With the mathematical work out of the way, it was time to translate it to code. I originally implemented this function in Python since this was meant to perform calculations offline behind the scenes, but here I will give an example of an implementation in TypeScript. I will, however, skip the type/class declarations/definitions for the sake of brevity:
// Quaternion rotation
function quatRotate(p: Vector3, u: Vector3, t: number): Vector3 {

   function cFinal(c1: 'x' | 'y' | 'z'): number {

      const c2 = c1 === 'x' ? 'y' : c1 === 'y' ? 'z' : 'x';
      const c3 = c1 === 'x' ? 'z' : c1 === 'y' ? 'x' : 'y';

      const halfTSin = Math.sin(t/2);
      const halfTCos = Math.cos(t/2);

      const term1 = 2 * u[c1] * (u[c2] * p[c2] + u[c3] * p[c3]);
      const term2 = p[c1] * (u[c1]**2 - u[c2]**2 - u[c3]**2);
      const term3 = 2 * halfTSin * halfTCos * (u[c2] * p[c3] - u[c3] * p[c2]);

      return (term1 + term2) * halfTSin**2 + p[c1] * halfTCos**2 + term3;

   }

   return new Vector3(cFinal('x'), cFinal('y'), cFinal('z'));

}

Conclusion

And that's it!
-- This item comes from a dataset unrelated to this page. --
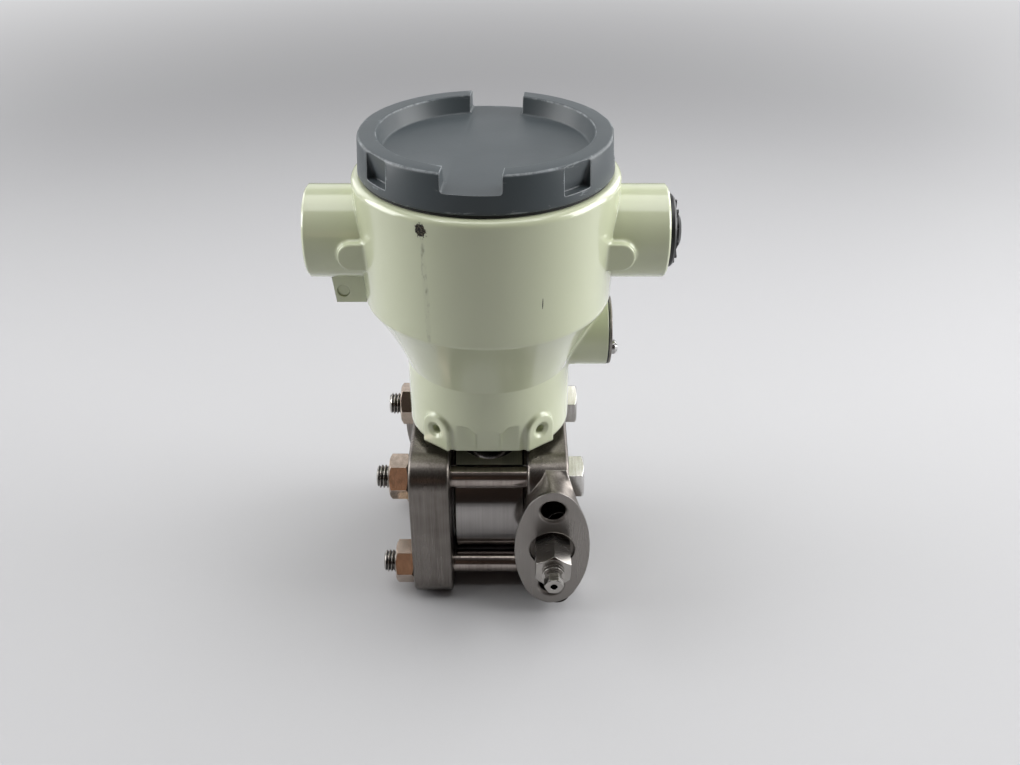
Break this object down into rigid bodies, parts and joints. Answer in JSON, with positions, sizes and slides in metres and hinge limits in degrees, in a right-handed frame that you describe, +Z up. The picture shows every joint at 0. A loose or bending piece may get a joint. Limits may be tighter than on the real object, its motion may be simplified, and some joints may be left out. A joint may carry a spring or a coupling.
{
  "type": "differential pressure transmitter",
  "caption": "Differential pressure transmitter: stainless measuring cell between bolted covers, painted housing with screwed cap, conduit hubs and a vented oval process port.",
  "frame": {"origin": "middle of the footprint box, at the level of the covers' undersides that it stands on", "axes": "+Z up along the housing's axis, -Y towards the front, where the high side's oval port faces, X along the conduit hubs and the cover bolts"},
  "size_m": [0.147, 0.122, 0.205],
  "materials": {
    "housing_paint": "glossy pale green-cream baked enamel",
    "cap_paint": "semi-gloss dark blue-grey enamel, edges rubbed",
    "cover_stainless": "cast stainless steel, ground and brushed",
    "cell_stainless": "turned stainless steel",
    "bolt_stainless": "drawn stainless steel, smooth",
    "fitting_stainless": "turned stainless steel",
    "cover_disc": "pressed stainless sheet",
    "screw_steel": "bright plated steel",
    "terminal_brass": "nickel-plated brass",
    "black_rubber": "nitrile rubber",
    "black_plastic": "moulded polyethylene",
    "white_gasket": "PTFE",
    "lead_rubber": "silicone-covered lead bundle",
    "board_green": "glass-epoxy circuit board",
    "block_plastic": "moulded thermoset",
    "can_aluminium": "drawn aluminium"
  },
  "bodies": {
    "measuring_cell": {"cell_body": "cell_stainless", "pressure_sensor": "cell_stainless", "high_diaphragm": "cell_stainless", "low_diaphragm": "cell_stainless", "high_gasket": "white_gasket", "low_gasket": "white_gasket", "high_cover": "cover_stainless", "low_cover": "cover_stainless", "neck_seal": "black_rubber", "vent_plug": "fitting_stainless", "sensor_leads": "lead_rubber", "bolt_front_high": "bolt_stainless", "nut_front_high": "bolt_stainless", "bolt_front_low": "bolt_stainless", "nut_front_low": "bolt_stainless", "bolt_rear_high": "bolt_stainless", "nut_rear_high": "bolt_stainless", "bolt_rear_low": "bolt_stainless", "nut_rear_low": "bolt_stainless"},
    "housing": {"housing": "housing_paint", "lock_screw_left": "screw_steel", "lock_screw_right": "screw_steel", "ground_screw": "housing_paint", "access_gasket": "black_rubber", "access_screw": "screw_steel", "electronics_can": "can_aluminium", "main_board": "board_green", "sensor_connector": "black_plastic", "terminal_block": "block_plastic", "board_screw_1": "screw_steel", "board_screw_2": "screw_steel", "board_screw_3": "screw_steel", "terminal_screw_minus": "terminal_brass", "terminal_screw_check": "terminal_brass", "terminal_screw_plus": "terminal_brass", "block_screw_rear": "screw_steel", "block_screw_front": "screw_steel"},
    "zero_adjuster": {"zero_adjuster": "screw_steel"},
    "access_cover": {"access_cover": "cover_disc"},
    "cap_seal": {"cap_oring": "black_rubber"},
    "cap": {"cap": "cap_paint"},
    "conduit_plug": {"conduit_plug": "black_plastic"},
    "vent_ball": {"vent_ball": "fitting_stainless"},
    "vent_stem": {"vent_stem": "fitting_stainless"}
  },
  "joints": [
    {"name": "housing_turn", "type": "hinge", "parent": "measuring_cell", "child": "housing", "pos_m": [-0.0029, 0.009, 0.078], "axis": [0, 0, 1], "range_deg": [-90, 90]},
    {"name": "cap_lift", "type": "slide", "parent": "housing", "child": "cap_seal", "axis": [0, 0, 1], "range_m": [0, 0.0106]},
    {"name": "cap_turn", "type": "hinge", "parent": "cap_seal", "child": "cap", "pos_m": [-0.0029, 0.009, 0.1907], "axis": [0, 0, 1], "range_deg": [0, 2520]},
    {"name": "conduit_plug_pull", "type": "slide", "parent": "housing", "child": "conduit_plug", "axis": [1, 0, 0], "range_m": [0, 0.012]},
    {"name": "access_cover_swing", "type": "hinge", "parent": "housing", "child": "access_cover", "pos_m": [0.0481, -0.0008, 0.1152], "axis": [-1, 0, 0], "range_deg": [0, 110]},
    {"name": "zero_adjuster_turn", "type": "hinge", "parent": "housing", "child": "zero_adjuster", "pos_m": [0.0425, 0.009, 0.118], "axis": [1, 0, 0], "continuous": true},
    {"name": "vent_travel", "type": "slide", "parent": "measuring_cell", "child": "vent_ball", "axis": [0, -1, 0], "range_m": [0, 0.003]},
    {"name": "vent_stem_turn", "type": "hinge", "parent": "vent_ball", "child": "vent_stem", "pos_m": [0.0241, -0.0528, 0.0372], "axis": [0, -1, 0], "range_deg": [0, 1083]}
  ],
  "couplings": [
    {"joint": "cap_lift", "follows": "cap_turn", "m_per_rad": 0.00023873},
    {"joint": "vent_stem_turn", "follows": "vent_travel", "rad_per_m": 6283.2}
  ]
}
After about six sheets of paper and having to correct a handful of sign errors along the way, I distilled some fairly esoteric mathematical theory into a usable function that did exactly what I needed. I'd be lying if I said I fully understood the math as well as William Hamilton did when he first devised/discovered quaternions in the mid-19th century, but after fairly extensive testing, this function has proven to be accurate and useful for my purposes. I also realize it's entirely possible there is a more computationally efficient way to do this that I'm unaware of, or that the final equation could potentially be further simplified through mathematical identities. For now, though, I have a very straightforward way to rotate any 3D vector around any 3D unit vector by an angle of my choosing. There are many things in life far less efficient, convenient, or sensible, so I'll take the win.